I felt like I was not accepted or liked. I graduated from Strasburg High School with my Associate’s Degree and entered college as a junior. However, at OCC they had Christian prerequisite classes that I was required to take. This meant that as I was taking junior level classes in theology while I was taking the freshman prerequisite classes that were giving me the required knowledge for the junior classes I was taking.
Simply put, I didn’t do well my first semester. I was placed on academic probation and the frustration that was already evident by the other people who were living all around me only increased. After talking with my academic advisor we figured out what was going on and why I was having such a hard time with everything. After a long talk and some shifting of the following semester’s classes I went from being on academic probation directly to the honor roll.
The summer after my freshman year at OCC, I worked an internship near my grandparents in Colorado Springs at a church that my parents had attended before ever moving to Strasburg. I loved it and only became more confident that this is what God had in mind for me.
I came back to Ozark pumped up and more excited than ever. The dorm floor I was placed on had the rule that every semester we got new roommates. The roommate that I had for the first semester of my sophomore year was the guy who was basically the social leader of the floor. It took all of three weeks of me asking questions and watching movies in my dorm room for him to come to resent me. He quickly turned the whole floor against me.
I was no longer welcome to spend free time with the other guys. So I spent my spare time working part time at an indoor putt putt golf course. I got really good at a sport that no one cares about. I put in lots of overtime and got paid a decent amount. But I had no friends and felt like an outsider.
I was soon offered a weekend position at a church as an intern. I accepted without any hesitation. I was now off campus as much as I possibly could be. I enjoyed the internship a lot but when it wrapped up, I couldn’t take being at OCC anymore. So, I took a break and spent the following year back in Strasburg.
This would be a year of change for me… it became both intolerable and critical for me as far as making me the man I am today. I discovered not just who I was, but more importantly, who God wanted me to be. I even found the woman that I would marry. After a rough year and lots of health issues, I decided to go back to a different school that was closer to my bride-to-be. This lead me to Dallas Christian College.
I found an entirely different environment at DCC. An entire school that was more dedicated to doing ministry than just learning about it. A school that was much smaller than Ozark but was twice as passionate about saving the lost. I was home, almost.
I proposed to Lauren after my first semester at DCC; some of you may remember, as I proposed on stage at Mountain View Fellowship’s Christmas Eve-Eve service. We set our date for January 2014.
The following year I worked hard. I worked the night shift at a hotel during the week and filled in as the children’s pastor for an inner-city Hispanic church named Iglesias De Miestro in Dallas.

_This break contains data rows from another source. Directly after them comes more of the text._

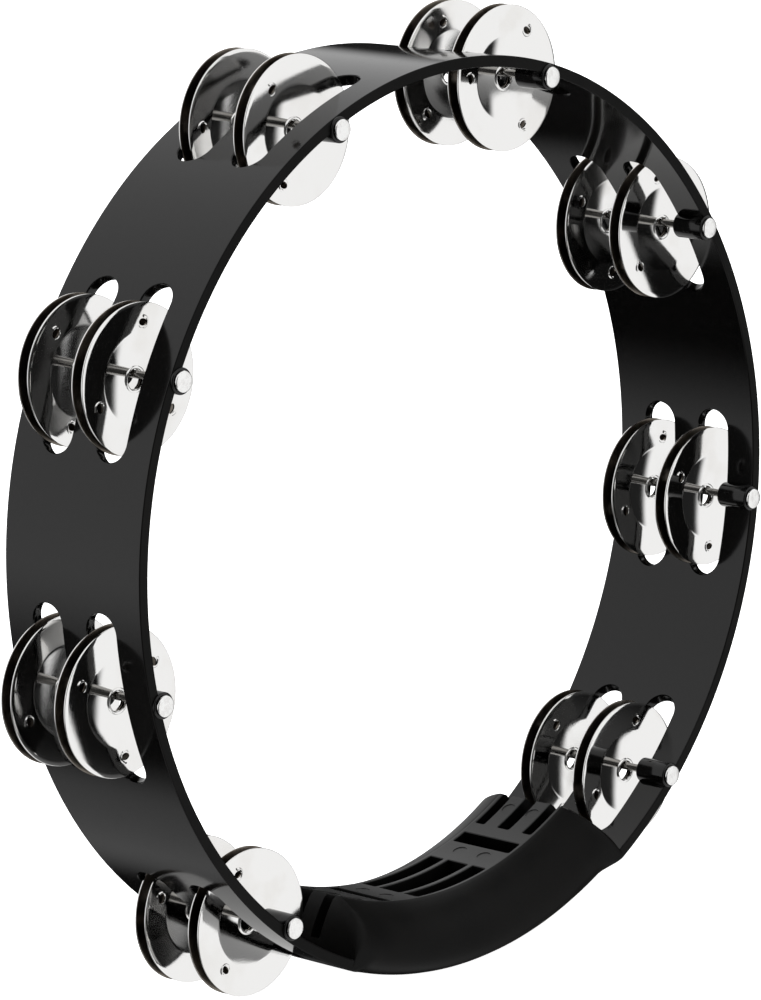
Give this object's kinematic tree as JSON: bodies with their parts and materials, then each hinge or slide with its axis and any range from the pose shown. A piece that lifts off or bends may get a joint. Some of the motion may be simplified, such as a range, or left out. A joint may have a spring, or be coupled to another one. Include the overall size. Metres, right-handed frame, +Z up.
{
  "type": "tambourine",
  "caption": "Ring-shaped hand tambourine with a moulded black frame, a rounded grip, cross pins and double-row pairs of dished steel jingles.",
  "frame": {"origin": "middle of the grip's palm face, which is the lowest point of the ring as it is held", "axes": "+Z up from the grip to the ring's centre, -Y towards the front rim, where the pin heads are, +X to the right seen from the front"},
  "size_m": [0.2832, 0.0515, 0.2617],
  "materials": {
    "frame_plastic": "polished black ABS moulding, satin on the grip's cored inner face",
    "pin_steel": "bright plated steel pin with a flat round head",
    "jingle_steel": "mirror-polished stamped steel sheet with a bright cut edge"
  },
  "bodies": {
    "ring": {"frame": "frame_plastic", "pin_1": "pin_steel", "pin_2": "pin_steel", "pin_3": "pin_steel", "pin_4": "pin_steel", "pin_5": "pin_steel", "pin_6": "pin_steel", "pin_7": "pin_steel", "pin_8": "pin_steel"},
    "jingle_1_front_a": {"jingle_1_front_a": "jingle_steel"},
    "jingle_1_front_b": {"jingle_1_front_b": "jingle_steel"},
    "jingle_1_back_a": {"jingle_1_back_a": "jingle_steel"},
    "jingle_1_back_b": {"jingle_1_back_b": "jingle_steel"},
    "jingle_2_front_a": {"jingle_2_front_a": "jingle_steel"},
    "jingle_2_front_b": {"jingle_2_front_b": "jingle_steel"},
    "jingle_2_back_a": {"jingle_2_back_a": "jingle_steel"},
    "jingle_2_back_b": {"jingle_2_back_b": "jingle_steel"},
    "jingle_3_front_a": {"jingle_3_front_a": "jingle_steel"},
    "jingle_3_front_b": {"jingle_3_front_b": "jingle_steel"},
    "jingle_3_back_a": {"jingle_3_back_a": "jingle_steel"},
    "jingle_3_back_b": {"jingle_3_back_b": "jingle_steel"},
    "jingle_4_front_a": {"jingle_4_front_a": "jingle_steel"},
    "jingle_4_front_b": {"jingle_4_front_b": "jingle_steel"},
    "jingle_4_back_a": {"jingle_4_back_a": "jingle_steel"},
    "jingle_4_back_b": {"jingle_4_back_b": "jingle_steel"},
    "jingle_5_front_a": {"jingle_5_front_a": "jingle_steel"},
    "jingle_5_front_b": {"jingle_5_front_b": "jingle_steel"},
    "jingle_5_back_a": {"jingle_5_back_a": "jingle_steel"},
    "jingle_5_back_b": {"jingle_5_back_b": "jingle_steel"},
    "jingle_6_front_a": {"jingle_6_front_a": "jingle_steel"},
    "jingle_6_front_b": {"jingle_6_front_b": "jingle_steel"},
    "jingle_6_back_a": {"jingle_6_back_a": "jingle_steel"},
    "jingle_6_back_b": {"jingle_6_back_b": "jingle_steel"},
    "jingle_7_front_a": {"jingle_7_front_a": "jingle_steel"},
    "jingle_7_front_b": {"jingle_7_front_b": "jingle_steel"},
    "jingle_7_back_a": {"jingle_7_back_a": "jingle_steel"},
    "jingle_7_back_b": {"jingle_7_back_b": "jingle_steel"},
    "jingle_8_front_a": {"jingle_8_front_a": "jingle_steel"},
    "jingle_8_front_b": {"jingle_8_front_b": "jingle_steel"},
    "jingle_8_back_a": {"jingle_8_back_a": "jingle_steel"},
    "jingle_8_back_b": {"jingle_8_back_b": "jingle_steel"}
  },
  "joints": [
    {"name": "slide_1_front", "type": "slide", "parent": "ring", "child": "jingle_1_front_a", "axis": [0, -1, 0], "range_m": [-0.0002, 0.0048]},
    {"name": "spin_1_front", "type": "hinge", "parent": "ring", "child": "jingle_1_front_b", "pos_m": [0.07919, -0.0076, 0.03122], "axis": [0, 1, 0], "continuous": true},
    {"name": "slide_1_back", "type": "slide", "parent": "ring", "child": "jingle_1_back_a", "axis": [0, -1, 0], "range_m": [-0.0002, 0.0048]},
    {"name": "spin_1_back", "type": "hinge", "parent": "ring", "child": "jingle_1_back_b", "pos_m": [0.07919, 0.0124, 0.03122], "axis": [0, 1, 0], "continuous": true},
    {"name": "slide_2_front", "type": "slide", "parent": "ring", "child": "jingle_2_front_a", "axis": [0, -1, 0], "range_m": [-0.0002, 0.0048]},
    {"name": "spin_2_front", "type": "hinge", "parent": "ring", "child": "jingle_2_front_b", "pos_m": [0.12133, -0.0076, 0.10421], "axis": [0, 1, 0], "continuous": true},
    {"name": "slide_2_back", "type": "slide", "parent": "ring", "child": "jingle_2_back_a", "axis": [0, -1, 0], "range_m": [-0.0002, 0.0048]},
    {"name": "spin_2_back", "type": "hinge", "parent": "ring", "child": "jingle_2_back_b", "pos_m": [0.12133, 0.0124, 0.10421], "axis": [0, 1, 0], "continuous": true},
    {"name": "slide_3_front", "type": "slide", "parent": "ring", "child": "jingle_3_front_a", "axis": [0, -1, 0], "range_m": [-0.0002, 0.0048]},
    {"name": "spin_3_front", "type": "hinge", "parent": "ring", "child": "jingle_3_front_b", "pos_m": [0.10669, -0.0076, 0.1872], "axis": [0, 1, 0], "continuous": true},
    {"name": "slide_3_back", "type": "slide", "parent": "ring", "child": "jingle_3_back_a", "axis": [0, -1, 0], "range_m": [-0.0002, 0.0048]},
    {"name": "spin_3_back", "type": "hinge", "parent": "ring", "child": "jingle_3_back_b", "pos_m": [0.10669, 0.0124, 0.1872], "axis": [0, 1, 0], "continuous": true},
    {"name": "slide_4_front", "type": "slide", "parent": "ring", "child": "jingle_4_front_a", "axis": [0, -1, 0], "range_m": [-0.0002, 0.0048]},
    {"name": "spin_4_front", "type": "hinge", "parent": "ring", "child": "jingle_4_front_b", "pos_m": [0.04214, -0.0076, 0.24137], "axis": [0, 1, 0], "continuous": true},
    {"name": "slide_4_back", "type": "slide", "parent": "ring", "child": "jingle_4_back_a", "axis": [0, -1, 0], "range_m": [-0.0002, 0.0048]},
    {"name": "spin_4_back", "type": "hinge", "parent": "ring", "child": "jingle_4_back_b", "pos_m": [0.04214, 0.0124, 0.24137], "axis": [0, 1, 0], "continuous": true},
    {"name": "slide_5_front", "type": "slide", "parent": "ring", "child": "jingle_5_front_a", "axis": [0, -1, 0], "range_m": [-0.0002, 0.0048]},
    {"name": "spin_5_front", "type": "hinge", "parent": "ring", "child": "jingle_5_front_b", "pos_m": [-0.04214, -0.0076, 0.24137], "axis": [0, 1, 0], "continuous": true},
    {"name": "slide_5_back", "type": "slide", "parent": "ring", "child": "jingle_5_back_a", "axis": [0, -1, 0], "range_m": [-0.0002, 0.0048]},
    {"name": "spin_5_back", "type": "hinge", "parent": "ring", "child": "jingle_5_back_b", "pos_m": [-0.04214, 0.0124, 0.24137], "axis": [0, 1, 0], "continuous": true},
    {"name": "slide_6_front", "type": "slide", "parent": "ring", "child": "jingle_6_front_a", "axis": [0, -1, 0], "range_m": [-0.0002, 0.0048]},
    {"name": "spin_6_front", "type": "hinge", "parent": "ring", "child": "jingle_6_front_b", "pos_m": [-0.10669, -0.0076, 0.1872], "axis": [0, 1, 0], "continuous": true},
    {"name": "slide_6_back", "type": "slide", "parent": "ring", "child": "jingle_6_back_a", "axis": [0, -1, 0], "range_m": [-0.0002, 0.0048]},
    {"name": "spin_6_back", "type": "hinge", "parent": "ring", "child": "jingle_6_back_b", "pos_m": [-0.10669, 0.0124, 0.1872], "axis": [0, 1, 0], "continuous": true},
    {"name": "slide_7_front", "type": "slide", "parent": "ring", "child": "jingle_7_front_a", "axis": [0, -1, 0], "range_m": [-0.0002, 0.0048]},
    {"name": "spin_7_front", "type": "hinge", "parent": "ring", "child": "jingle_7_front_b", "pos_m": [-0.12133, -0.0076, 0.10421], "axis": [0, 1, 0], "continuous": true},
    {"name": "slide_7_back", "type": "slide", "parent": "ring", "child": "jingle_7_back_a", "axis": [0, -1, 0], "range_m": [-0.0002, 0.0048]},
    {"name": "spin_7_back", "type": "hinge", "parent": "ring", "child": "jingle_7_back_b", "pos_m": [-0.12133, 0.0124, 0.10421], "axis": [0, 1, 0], "continuous": true},
    {"name": "slide_8_front", "type": "slide", "parent": "ring", "child": "jingle_8_front_a", "axis": [0, -1, 0], "range_m": [-0.0002, 0.0048]},
    {"name": "spin_8_front", "type": "hinge", "parent": "ring", "child": "jingle_8_front_b", "pos_m": [-0.07919, -0.0076, 0.03122], "axis": [0, 1, 0], "continuous": true},
    {"name": "slide_8_back", "type": "slide", "parent": "ring", "child": "jingle_8_back_a", "axis": [0, -1, 0], "range_m": [-0.0002, 0.0048]},
    {"name": "spin_8_back", "type": "hinge", "parent": "ring", "child": "jingle_8_back_b", "pos_m": [-0.07919, 0.0124, 0.03122], "axis": [0, 1, 0], "continuous": true}
  ]
}
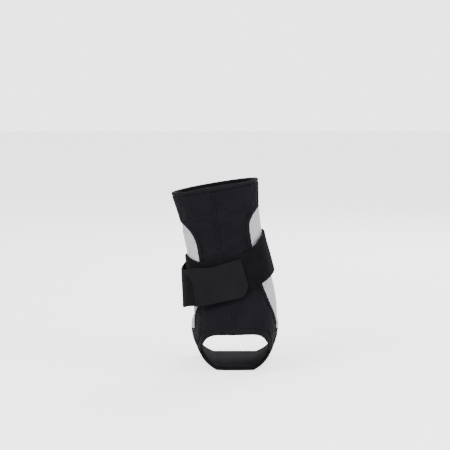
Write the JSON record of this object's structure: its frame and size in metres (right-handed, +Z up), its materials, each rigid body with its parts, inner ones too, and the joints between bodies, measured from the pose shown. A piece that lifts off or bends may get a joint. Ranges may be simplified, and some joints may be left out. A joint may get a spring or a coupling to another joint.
{
  "type": "ankle foot orthosis",
  "caption": "Soft ankle support sleeve of black fabric and grey mesh with an open heel, an open forefoot and a wrap-round strap closed by a pull tab.",
  "frame": {"origin": "on the flat underside of the sole panel, below the middle of the ankle", "axes": "+Z up the leg, +Y towards the toes, +X towards the side the pull tab's end points to; the leg part leans to -X as it was worn"},
  "size_m": [0.1045, 0.1521, 0.1833],
  "materials": {
    "panel": "smooth black knit face on foam",
    "mesh": "silver-grey spacer mesh",
    "binding": "black stretch binding",
    "seam": "black flat seam",
    "strap": "black loop pile",
    "tab": "smooth black tab",
    "hook": "black hook tape"
  },
  "bodies": {
    "sleeve": {"rear_panel": "panel", "sole_panel": "panel", "instep_panel": "panel", "mesh_left": "mesh", "mesh_right": "mesh", "top_binding": "binding", "heel_binding": "binding", "forefoot_binding": "binding", "back_seam": "seam", "side_seam_left": "seam", "side_seam_right": "seam", "rear_seam_left": "seam", "rear_seam_right": "seam", "front_seam_left": "seam", "front_seam_right": "seam", "heel_seam_left": "seam", "heel_seam_right": "seam", "strap_wrap": "strap", "anchor_seam": "seam"},
    "strap_part": {"strap_side": "strap", "tab_sewn": "tab", "tab_seam": "seam"},
    "tab_part": {"tab_mid": "tab", "hook_mid": "hook"},
    "tip_part": {"tab_tip": "tab", "hook_tip": "hook"}
  },
  "joints": [
    {"name": "strap_fold", "type": "hinge", "parent": "sleeve", "child": "strap_part", "pos_m": [-0.04067, 0.03358, 0.08786], "axis": [0.1138, 0.3092, -0.9442], "range_deg": [0, 95]},
    {"name": "tab_fold", "type": "hinge", "parent": "strap_part", "child": "tab_part", "pos_m": [-0.02543, -0.04806, 0.08472], "axis": [0.1537, -0.1727, -0.9729], "range_deg": [0, 110]},
    {"name": "tip_fold", "type": "hinge", "parent": "tab_part", "child": "tip_part", "pos_m": [-0.00682, -0.05089, 0.08955], "axis": [0.1758, -0.1666, -0.9702], "range_deg": [0, 70]}
  ]
}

I also carried a heavy load those two semesters… one at 19 credit hours and the following at 22 credit hours. Sometimes I look back and wonder how I did it, but I know God gave me the strength.
It was all worth it… I had more ministry experience than ever before, I graduated early, had a beautiful wife, and was ready to start this new life adventure! I was hired at Aspen Ridge Church and worked there for two and a half years. I had the pleasure of watching God take that youth ministry from six teens to over sixty. Now that I’m here at Mountain View Fellowship, I’m craving being part of long-term student ministry. Using the experience that I (and all of our youth workers) have, the youth team and I will be able to craft a student ministry for both middle and high school teens that will be welcoming, safe, and encouraging. Our goal is to show teens that God loves them, that the Bible is still relevant today, and that He has a plan for their life.
As you will come to find, our student ministry will always be doing something. Every month we’ll be reaching out to new students and friends of the students already coming. We’ll be showing them first-hand how to serve, and give them experiences that will impact the rest of their life.
All of this will be done though the building of relationships with the students so they’ll always have somewhere to turn and a safe place to talk where they won’t be judged. But most importantly this will all be done so that we can point students to a relationship with Jesus Christ.
I have the pleasure to be part of a team of dedicated sponsors (that are all amazing, by the way… you should hug the next one you see!) that leads this already successful group of students into a ministry that will overflow into the communities of Bennett, Byers, Strasburg, and beyond.
I ask for your prayers and support as we start this mission of winning the students of the 1-70 corridor as they dive into a life-long relationship with Jesus. I ask this not as Donn’s son, Angie’s kid, or the guitar player’s older brother, but as the Youth Pastor God has called me to be, and the man that I am trying to become.